Wobei viele Soldaten ja ursprünglich Bauern waren und so die Bauern dann in gewissem Sinne dann doch wieder mit in den Sowjets saßen, oder?
Ja, genau. Aber die haben dann vor allem über solche Sachen gesprochen, ob man sich im Schützengraben duzen sollte. (lacht) In diesem Sinne war es ähnlich wie 1968 in Westeuropa.

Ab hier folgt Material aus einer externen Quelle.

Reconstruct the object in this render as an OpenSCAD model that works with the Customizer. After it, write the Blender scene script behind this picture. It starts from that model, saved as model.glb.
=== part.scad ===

Darüber wollen Sie aber hinausgehen?
Sicher. Wobei die Frage, wie man politische Beteiligung organisiert, ja auch schon von Lenin und Trotzki gestellt wurde. Die vertrauten aber noch darauf, dass es in einer neuen Gesellschaft auch einen neuen Menschen geben werde. Und bei dem, so ihre Hoffnung, wären dann die finsteren Triebe, wie sie etwa Freud untersucht hatte - der von Lenin und Trotzki auch interessiert gelesen wurde -, komplett überwunden. Wir wissen inzwischen, dass das nicht passiert ist. Vielleicht liegt das am Kapitalismus und der Art und Weise, wie darin das Zusammenleben organisiert ist. Die Aufgabe ist deshalb auch, herauszufinden, wie man all diese negativen Energien eindämmen kann. Denn schließlich sind wir als Schicksalsgemeinschaft davon betroffen, wenn Fehler gemacht werden und wenn eine positive utopische Struktur nicht zum Tragen kommt. Es geht also auch darum, wie man eine Gesellschaft baut, in der zum Beispiel Geige spielen wichtiger ist, als viel Geld an der Wall Street zu machen, ohne darüber nachzudenken, wer dabei alles geschädigt wird.